* begin *

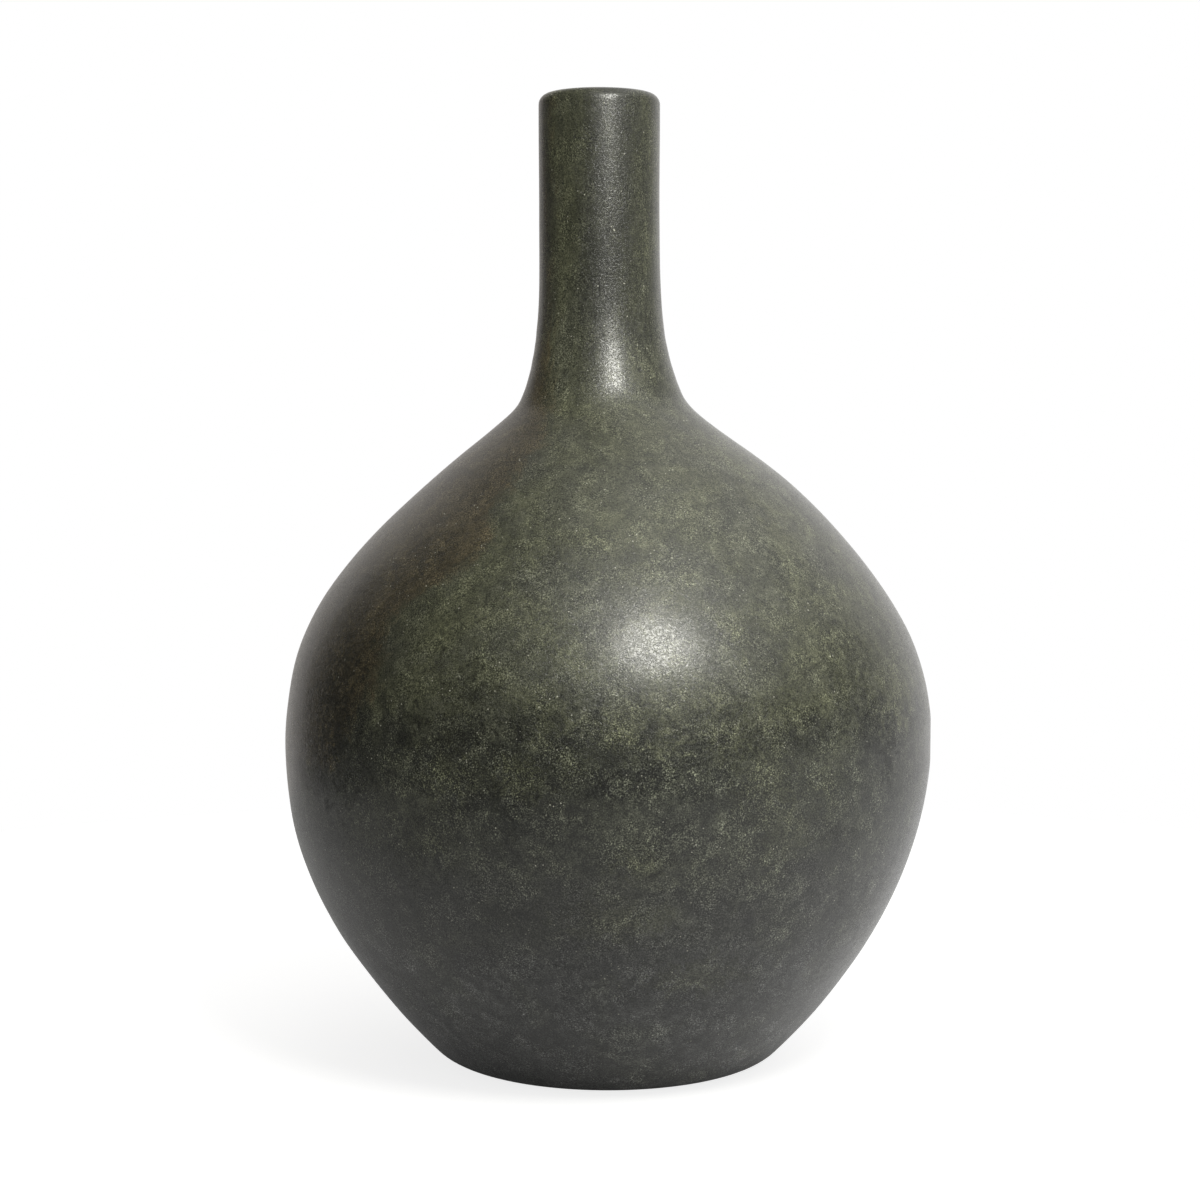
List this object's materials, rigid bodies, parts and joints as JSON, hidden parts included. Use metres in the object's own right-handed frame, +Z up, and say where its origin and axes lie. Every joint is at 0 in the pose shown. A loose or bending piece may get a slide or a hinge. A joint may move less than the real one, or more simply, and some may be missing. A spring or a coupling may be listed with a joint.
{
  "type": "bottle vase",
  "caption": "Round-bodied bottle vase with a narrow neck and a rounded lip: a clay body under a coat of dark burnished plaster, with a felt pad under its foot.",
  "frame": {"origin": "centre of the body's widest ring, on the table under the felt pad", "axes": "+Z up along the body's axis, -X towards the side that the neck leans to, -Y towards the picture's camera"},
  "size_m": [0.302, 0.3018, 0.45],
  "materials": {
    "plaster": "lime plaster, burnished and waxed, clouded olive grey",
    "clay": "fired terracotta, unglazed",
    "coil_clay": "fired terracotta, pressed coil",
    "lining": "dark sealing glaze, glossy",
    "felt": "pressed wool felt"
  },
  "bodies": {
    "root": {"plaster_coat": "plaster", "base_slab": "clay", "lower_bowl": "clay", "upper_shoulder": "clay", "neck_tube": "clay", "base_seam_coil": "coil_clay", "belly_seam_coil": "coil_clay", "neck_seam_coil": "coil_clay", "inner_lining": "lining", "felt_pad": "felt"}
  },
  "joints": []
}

* end *

:: Required work ::
All of the lines above need to be given again exactly.

:: Response for this exercise ::
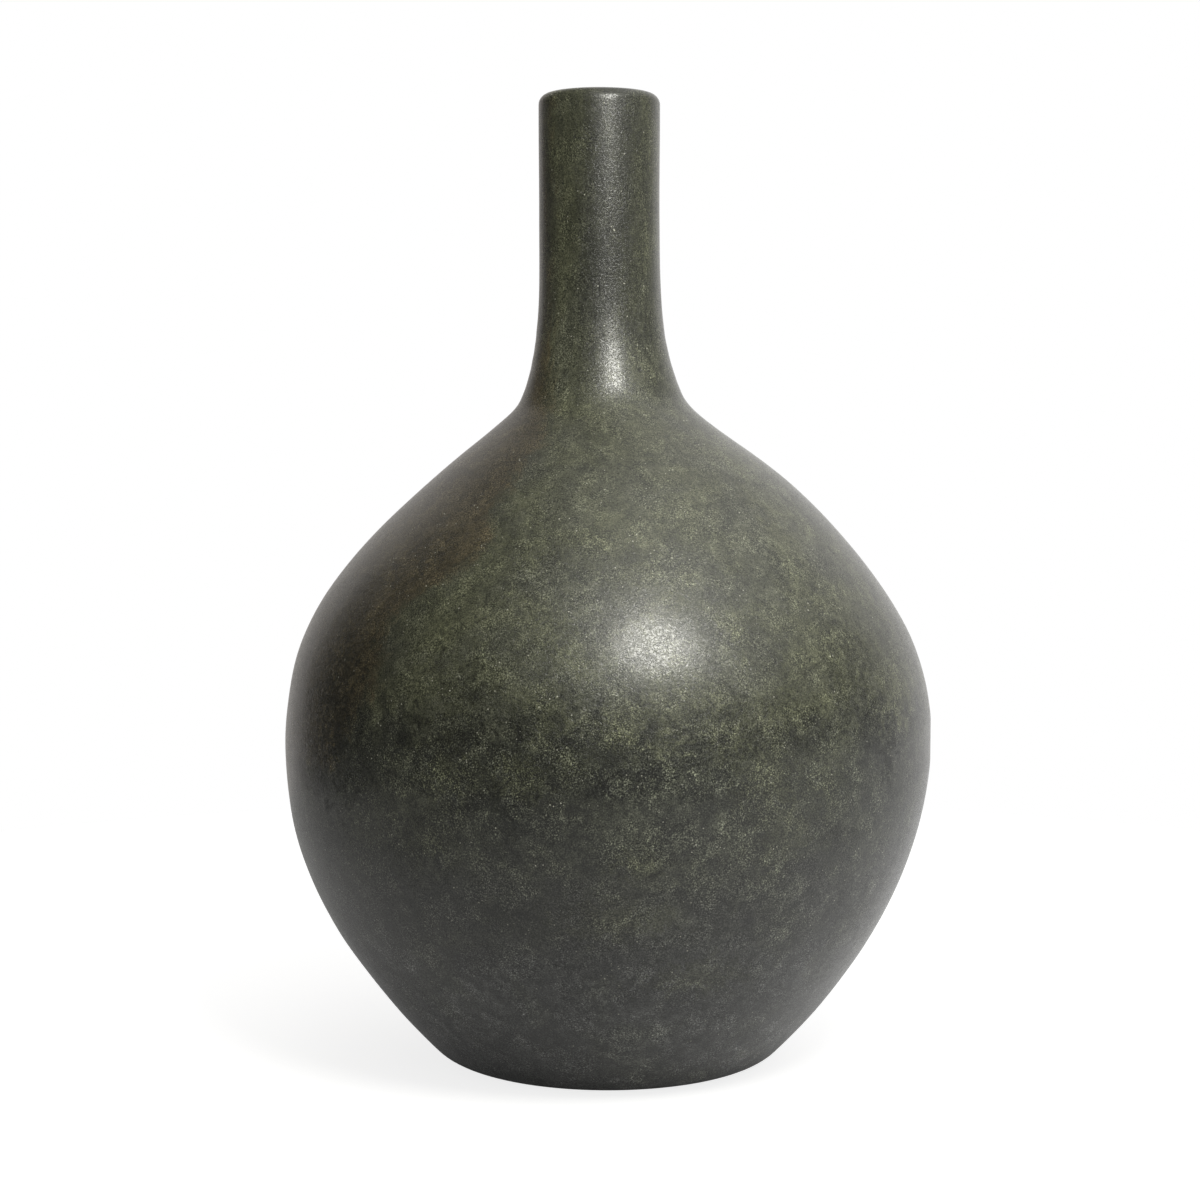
List this object's materials, rigid bodies, parts and joints as JSON, hidden parts included. Use metres in the object's own right-handed frame, +Z up, and say where its origin and axes lie. Every joint is at 0 in the pose shown. A loose or bending piece may get a slide or a hinge. A joint may move less than the real one, or more simply, and some may be missing. A spring or a coupling may be listed with a joint.
{
  "type": "bottle vase",
  "caption": "Round-bodied bottle vase with a narrow neck and a rounded lip: a clay body under a coat of dark burnished plaster, with a felt pad under its foot.",
  "frame": {"origin": "centre of the body's widest ring, on the table under the felt pad", "axes": "+Z up along the body's axis, -X towards the side that the neck leans to, -Y towards the picture's camera"},
  "size_m": [0.302, 0.3018, 0.45],
  "materials": {
    "plaster": "lime plaster, burnished and waxed, clouded olive grey",
    "clay": "fired terracotta, unglazed",
    "coil_clay": "fired terracotta, pressed coil",
    "lining": "dark sealing glaze, glossy",
    "felt": "pressed wool felt"
  },
  "bodies": {
    "root": {"plaster_coat": "plaster", "base_slab": "clay", "lower_bowl": "clay", "upper_shoulder": "clay", "neck_tube": "clay", "base_seam_coil": "coil_clay", "belly_seam_coil": "coil_clay", "neck_seam_coil": "coil_clay", "inner_lining": "lining", "felt_pad": "felt"}
  },
  "joints": []
}